2A. We do receive headers in request coroutine. But we also should
dispatch replies for other pending requests. So,
nbd_connection_entry() is turned into nbd_receive_replies(), which
does reply dispatching while it receives other request headers, and
returns when it receives the requested header.
3. All old staff around drained sections and context switch is dropped.
In details:
- we don't need to move connection_co to new aio context, as we
don't have connection_co anymore
- we don't have a fake "request" of connection_co (extra increasing
in_flight), so don't care with it in drain_begin/end
- we don't stop reconnection during drained section anymore. This
means that drain_begin may wait for a long time (up to
reconnect_delay). But that's an improvement and more correct
behavior see below[*]
4. In nbd_teardown_connection() we don't have to wait for
connection_co, as it is dropped. And cleanup for s->ioc and nbd_yank
is moved here from removed connection_co.

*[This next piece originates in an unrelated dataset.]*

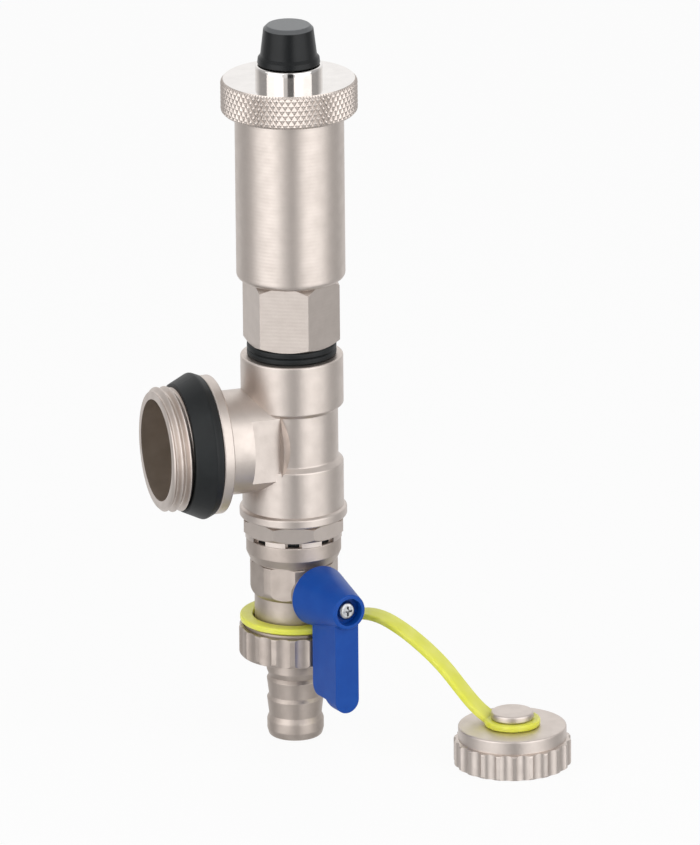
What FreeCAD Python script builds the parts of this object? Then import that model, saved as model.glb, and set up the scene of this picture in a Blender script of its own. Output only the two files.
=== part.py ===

5. In nbd_co_do_establish_connection() we now should handle
NBD_CLIENT_CONNECTING_NOWAIT: if new request comes when we are in
NBD_CLIENT_CONNECTING_NOWAIT, it still should call
nbd_co_establish_connection() (who knows, maybe the connection was
already established by another thread in the background). But we
shouldn't wait: if nbd_co_establish_connection() can't return new
channel immediately the request should fail (we are in
NBD_CLIENT_CONNECTING_NOWAIT state).
6. nbd_reconnect_attempt() is simplified: it's now easier to wait for
other requests in the caller, so here we just assert that fact.
Also delay time is now initialized here: we can easily detect first
attempt and start a timer.
7. nbd_co_reconnect_loop() is dropped, we don't need it. Reconnect
retries are fully handle by thread (nbd/client-connection.c), delay
timer we initialize in nbd_reconnect_attempt(), we don't have to
bother with s->drained and friends. nbd_reconnect_attempt() now
called from nbd_co_send_request().
8. nbd_connection_entry is dropped: reconnect is now handled by
nbd_co_send_request(), receiving reply is now handled by
nbd_receive_replies(): all handled from request coroutines.
9. So, welcome new nbd_receive_replies() called from request coroutine,
that receives reply header instead of nbd_connection_entry().
Like with sending requests, only one coroutine may receive in a
moment. So we introduce receive_mutex, which is locked around
nbd_receive_reply(). It also protects some related fields. Still,
full audit of thread-safety in nbd driver is a separate task.
New function waits for a reply with specified handle being received
and works rather simple:
Under mutex:
- if current handle is 0, do receive by hand. If another handle
received - switch to other request coroutine, release mutex and
yield. Otherwise return success
- if current handle == requested handle, we are done
- otherwise, release mutex and yield
10: in nbd_co_send_request() we now do nbd_reconnect_attempt() if
needed. Also waiting in free_sema queue we now wait for one of two
conditions:
- connectED, in_flight < MAX_NBD_REQUESTS (so we can start new one)
- connectING, in_flight == 0, so we can call
nbd_reconnect_attempt()
And this logic is protected by s->send_mutex
Also, on failure we don't have to care of removed s->connection_co
11. nbd_co_do_receive_one_chunk(): now instead of yield() and wait for
s->connection_co we just call new nbd_receive_replies().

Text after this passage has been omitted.